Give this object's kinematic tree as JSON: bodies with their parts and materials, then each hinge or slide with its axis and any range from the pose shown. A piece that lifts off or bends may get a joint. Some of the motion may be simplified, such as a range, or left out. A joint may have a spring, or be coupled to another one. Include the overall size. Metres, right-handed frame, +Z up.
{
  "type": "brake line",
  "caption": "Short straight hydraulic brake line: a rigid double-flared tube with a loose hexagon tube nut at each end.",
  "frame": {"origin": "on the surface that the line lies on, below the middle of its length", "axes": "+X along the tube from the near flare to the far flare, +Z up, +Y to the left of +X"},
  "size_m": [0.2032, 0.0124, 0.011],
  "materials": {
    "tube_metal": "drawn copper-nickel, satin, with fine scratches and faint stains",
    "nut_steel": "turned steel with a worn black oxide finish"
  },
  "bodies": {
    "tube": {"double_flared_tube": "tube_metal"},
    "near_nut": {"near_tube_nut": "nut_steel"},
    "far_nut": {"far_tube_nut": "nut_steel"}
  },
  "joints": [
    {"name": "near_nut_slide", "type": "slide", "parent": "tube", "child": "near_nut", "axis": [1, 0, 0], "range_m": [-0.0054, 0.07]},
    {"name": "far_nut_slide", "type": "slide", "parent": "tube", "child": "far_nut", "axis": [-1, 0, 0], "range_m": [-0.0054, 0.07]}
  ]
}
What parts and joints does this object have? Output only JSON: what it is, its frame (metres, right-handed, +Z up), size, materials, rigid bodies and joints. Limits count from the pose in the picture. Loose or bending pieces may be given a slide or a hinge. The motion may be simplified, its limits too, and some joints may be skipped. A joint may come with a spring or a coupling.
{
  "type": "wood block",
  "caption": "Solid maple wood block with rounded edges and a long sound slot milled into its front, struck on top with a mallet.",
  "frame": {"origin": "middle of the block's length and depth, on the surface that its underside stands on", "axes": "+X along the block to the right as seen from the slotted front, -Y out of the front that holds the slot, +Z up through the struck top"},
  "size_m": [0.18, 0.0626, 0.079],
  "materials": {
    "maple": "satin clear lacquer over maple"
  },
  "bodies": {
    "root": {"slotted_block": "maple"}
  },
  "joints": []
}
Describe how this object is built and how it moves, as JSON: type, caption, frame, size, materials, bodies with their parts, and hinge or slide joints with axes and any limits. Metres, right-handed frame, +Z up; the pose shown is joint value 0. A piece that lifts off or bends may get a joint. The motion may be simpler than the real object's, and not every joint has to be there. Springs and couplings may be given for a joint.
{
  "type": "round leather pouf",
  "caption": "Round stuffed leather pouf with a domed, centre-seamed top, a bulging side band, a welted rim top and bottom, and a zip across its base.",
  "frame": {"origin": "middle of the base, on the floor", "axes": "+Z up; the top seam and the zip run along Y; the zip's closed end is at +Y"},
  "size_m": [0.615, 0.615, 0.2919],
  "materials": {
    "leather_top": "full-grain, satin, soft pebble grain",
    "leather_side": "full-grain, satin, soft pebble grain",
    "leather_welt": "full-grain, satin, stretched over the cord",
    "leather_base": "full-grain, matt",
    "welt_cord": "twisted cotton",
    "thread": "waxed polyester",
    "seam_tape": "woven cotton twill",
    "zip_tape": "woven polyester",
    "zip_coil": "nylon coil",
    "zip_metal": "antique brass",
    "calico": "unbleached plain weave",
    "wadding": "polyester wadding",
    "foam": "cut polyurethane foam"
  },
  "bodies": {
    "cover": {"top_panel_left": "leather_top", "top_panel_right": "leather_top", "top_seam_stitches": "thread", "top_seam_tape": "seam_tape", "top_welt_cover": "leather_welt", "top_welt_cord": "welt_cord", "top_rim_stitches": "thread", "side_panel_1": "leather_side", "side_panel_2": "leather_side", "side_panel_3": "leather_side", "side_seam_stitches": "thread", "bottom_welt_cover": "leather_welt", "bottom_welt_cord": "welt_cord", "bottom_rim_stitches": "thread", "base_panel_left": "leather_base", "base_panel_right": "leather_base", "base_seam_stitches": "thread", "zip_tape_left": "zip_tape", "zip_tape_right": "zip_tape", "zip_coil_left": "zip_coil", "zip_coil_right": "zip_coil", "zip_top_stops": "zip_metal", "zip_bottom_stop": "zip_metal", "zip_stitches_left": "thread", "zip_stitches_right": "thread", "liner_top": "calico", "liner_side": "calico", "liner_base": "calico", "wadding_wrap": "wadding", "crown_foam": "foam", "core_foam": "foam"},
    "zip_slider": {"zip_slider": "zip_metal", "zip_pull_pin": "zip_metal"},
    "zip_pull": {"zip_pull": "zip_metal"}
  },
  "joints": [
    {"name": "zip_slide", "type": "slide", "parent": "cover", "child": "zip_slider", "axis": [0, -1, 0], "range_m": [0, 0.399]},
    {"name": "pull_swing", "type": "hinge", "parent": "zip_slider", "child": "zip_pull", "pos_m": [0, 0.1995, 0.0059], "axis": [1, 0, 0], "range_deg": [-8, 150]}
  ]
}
--
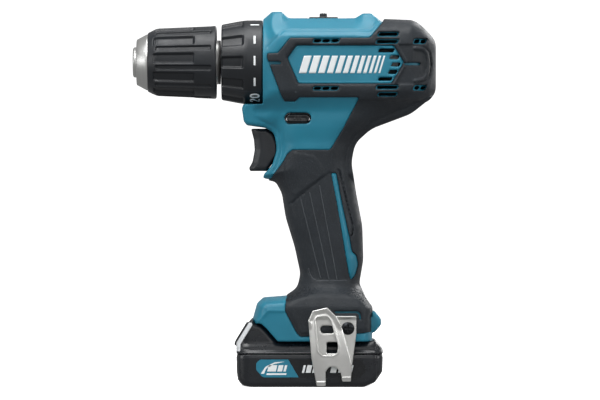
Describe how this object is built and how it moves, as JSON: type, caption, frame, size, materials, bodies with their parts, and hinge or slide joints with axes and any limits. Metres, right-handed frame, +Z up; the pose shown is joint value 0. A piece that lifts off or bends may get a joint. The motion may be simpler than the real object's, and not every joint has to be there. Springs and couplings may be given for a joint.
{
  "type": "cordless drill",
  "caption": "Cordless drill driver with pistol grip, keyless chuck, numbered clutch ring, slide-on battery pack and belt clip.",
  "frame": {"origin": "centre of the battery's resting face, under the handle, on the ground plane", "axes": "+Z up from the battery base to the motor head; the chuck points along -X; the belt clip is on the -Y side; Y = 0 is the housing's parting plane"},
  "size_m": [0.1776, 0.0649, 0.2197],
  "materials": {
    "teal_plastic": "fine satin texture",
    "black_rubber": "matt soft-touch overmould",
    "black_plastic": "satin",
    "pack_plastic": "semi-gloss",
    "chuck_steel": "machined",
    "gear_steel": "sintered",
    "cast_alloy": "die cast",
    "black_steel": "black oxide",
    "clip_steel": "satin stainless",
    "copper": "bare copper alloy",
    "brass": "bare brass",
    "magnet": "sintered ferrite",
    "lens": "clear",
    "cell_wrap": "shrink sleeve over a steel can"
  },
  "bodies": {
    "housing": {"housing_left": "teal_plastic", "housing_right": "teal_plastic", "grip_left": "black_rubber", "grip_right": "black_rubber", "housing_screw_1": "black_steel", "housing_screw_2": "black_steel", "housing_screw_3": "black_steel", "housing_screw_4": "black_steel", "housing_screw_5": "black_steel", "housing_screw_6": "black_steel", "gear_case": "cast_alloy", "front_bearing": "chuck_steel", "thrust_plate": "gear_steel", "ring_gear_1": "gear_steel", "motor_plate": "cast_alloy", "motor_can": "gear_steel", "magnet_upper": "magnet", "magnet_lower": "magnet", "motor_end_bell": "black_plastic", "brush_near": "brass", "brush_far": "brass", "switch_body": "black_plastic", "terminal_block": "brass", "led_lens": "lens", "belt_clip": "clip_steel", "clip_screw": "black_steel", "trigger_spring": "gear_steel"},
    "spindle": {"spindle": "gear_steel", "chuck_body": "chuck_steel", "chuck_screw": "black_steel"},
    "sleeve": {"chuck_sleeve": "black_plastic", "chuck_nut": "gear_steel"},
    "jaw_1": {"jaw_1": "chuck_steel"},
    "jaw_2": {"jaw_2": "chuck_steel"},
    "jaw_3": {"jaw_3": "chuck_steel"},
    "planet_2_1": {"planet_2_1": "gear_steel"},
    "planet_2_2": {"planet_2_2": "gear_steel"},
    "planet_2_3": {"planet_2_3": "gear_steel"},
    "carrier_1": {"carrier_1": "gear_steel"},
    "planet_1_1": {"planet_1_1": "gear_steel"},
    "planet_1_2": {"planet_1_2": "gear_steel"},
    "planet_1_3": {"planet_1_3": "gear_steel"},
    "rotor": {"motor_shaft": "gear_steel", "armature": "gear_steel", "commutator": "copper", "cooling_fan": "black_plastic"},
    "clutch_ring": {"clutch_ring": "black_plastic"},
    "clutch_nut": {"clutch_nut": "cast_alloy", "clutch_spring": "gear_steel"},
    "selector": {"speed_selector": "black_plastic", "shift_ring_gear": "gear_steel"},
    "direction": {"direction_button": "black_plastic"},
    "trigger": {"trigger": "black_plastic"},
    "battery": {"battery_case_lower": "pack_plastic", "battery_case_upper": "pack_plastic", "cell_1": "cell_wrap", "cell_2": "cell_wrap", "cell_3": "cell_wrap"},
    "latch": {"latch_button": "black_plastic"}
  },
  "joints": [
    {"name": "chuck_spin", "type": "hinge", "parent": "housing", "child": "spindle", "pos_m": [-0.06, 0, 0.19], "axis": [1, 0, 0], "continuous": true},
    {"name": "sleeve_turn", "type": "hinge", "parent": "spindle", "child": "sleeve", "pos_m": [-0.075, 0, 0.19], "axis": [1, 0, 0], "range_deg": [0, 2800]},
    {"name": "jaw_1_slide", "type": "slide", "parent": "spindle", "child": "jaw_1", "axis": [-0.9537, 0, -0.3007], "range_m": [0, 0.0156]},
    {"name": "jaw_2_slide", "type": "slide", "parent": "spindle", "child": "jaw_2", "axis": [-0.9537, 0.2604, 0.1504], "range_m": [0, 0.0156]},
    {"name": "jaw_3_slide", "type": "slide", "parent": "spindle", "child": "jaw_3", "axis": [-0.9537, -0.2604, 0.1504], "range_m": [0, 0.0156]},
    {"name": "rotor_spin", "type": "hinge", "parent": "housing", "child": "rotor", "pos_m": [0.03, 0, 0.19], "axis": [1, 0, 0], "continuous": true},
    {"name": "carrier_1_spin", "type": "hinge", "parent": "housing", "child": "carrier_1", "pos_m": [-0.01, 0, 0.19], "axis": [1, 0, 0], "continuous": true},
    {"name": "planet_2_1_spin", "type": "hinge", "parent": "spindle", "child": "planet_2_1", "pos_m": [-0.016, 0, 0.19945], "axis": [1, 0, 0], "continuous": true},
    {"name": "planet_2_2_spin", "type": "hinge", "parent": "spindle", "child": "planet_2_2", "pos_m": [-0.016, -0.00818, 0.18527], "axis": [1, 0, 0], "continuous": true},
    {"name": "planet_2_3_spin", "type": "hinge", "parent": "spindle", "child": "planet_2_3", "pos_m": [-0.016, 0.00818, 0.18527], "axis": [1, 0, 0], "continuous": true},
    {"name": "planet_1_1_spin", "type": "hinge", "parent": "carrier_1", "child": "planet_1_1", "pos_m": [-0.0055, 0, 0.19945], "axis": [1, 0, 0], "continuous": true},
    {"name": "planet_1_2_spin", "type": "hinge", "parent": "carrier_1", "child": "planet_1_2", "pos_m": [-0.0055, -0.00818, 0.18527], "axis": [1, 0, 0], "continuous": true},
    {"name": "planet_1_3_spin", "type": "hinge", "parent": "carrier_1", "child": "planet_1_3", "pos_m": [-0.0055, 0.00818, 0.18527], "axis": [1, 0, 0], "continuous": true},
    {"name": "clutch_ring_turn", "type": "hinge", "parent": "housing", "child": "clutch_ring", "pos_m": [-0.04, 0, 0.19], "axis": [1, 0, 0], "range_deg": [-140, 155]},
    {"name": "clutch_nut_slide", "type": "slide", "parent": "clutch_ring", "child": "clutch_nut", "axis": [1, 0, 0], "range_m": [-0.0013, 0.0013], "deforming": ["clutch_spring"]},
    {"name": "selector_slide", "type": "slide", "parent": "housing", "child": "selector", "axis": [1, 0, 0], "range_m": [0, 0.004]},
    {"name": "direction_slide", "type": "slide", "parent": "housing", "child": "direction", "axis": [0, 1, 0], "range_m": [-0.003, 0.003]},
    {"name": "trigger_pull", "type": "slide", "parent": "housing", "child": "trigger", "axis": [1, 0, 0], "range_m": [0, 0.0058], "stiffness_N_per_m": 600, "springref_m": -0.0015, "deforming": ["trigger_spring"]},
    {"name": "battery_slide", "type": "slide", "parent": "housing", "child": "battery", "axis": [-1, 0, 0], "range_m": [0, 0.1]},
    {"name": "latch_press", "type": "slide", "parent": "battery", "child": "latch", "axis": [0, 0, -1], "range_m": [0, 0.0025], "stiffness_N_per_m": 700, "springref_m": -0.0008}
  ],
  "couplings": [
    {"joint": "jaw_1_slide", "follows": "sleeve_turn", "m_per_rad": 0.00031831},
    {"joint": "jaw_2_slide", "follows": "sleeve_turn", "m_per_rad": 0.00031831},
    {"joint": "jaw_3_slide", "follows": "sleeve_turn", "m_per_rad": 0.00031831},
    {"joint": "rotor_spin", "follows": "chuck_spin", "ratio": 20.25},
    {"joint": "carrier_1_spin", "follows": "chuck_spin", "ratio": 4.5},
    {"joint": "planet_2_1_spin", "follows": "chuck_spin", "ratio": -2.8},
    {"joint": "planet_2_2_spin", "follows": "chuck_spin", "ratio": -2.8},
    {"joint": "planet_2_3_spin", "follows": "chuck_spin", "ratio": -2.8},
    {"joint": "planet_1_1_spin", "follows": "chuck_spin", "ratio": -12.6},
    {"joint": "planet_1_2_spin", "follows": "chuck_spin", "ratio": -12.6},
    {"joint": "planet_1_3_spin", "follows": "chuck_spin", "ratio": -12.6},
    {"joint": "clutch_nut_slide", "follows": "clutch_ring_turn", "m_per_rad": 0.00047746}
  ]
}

■ What is needed:
Only lines with the word "rigid" are wanted, so copy each one from the records.

■ Answer below:
  "caption": "Short straight hydraulic brake line: a rigid double-flared tube with a loose hexagon tube nut at each end.",
What parts and joints does this object have? Output only JSON: what it is, its frame (metres, right-handed, +Z up), size, materials, rigid bodies and joints. Limits count from the pose in the picture. Loose or bending pieces may be given a slide or a hinge. The motion may be simplified, its limits too, and some joints may be skipped. A joint may come with a spring or a coupling.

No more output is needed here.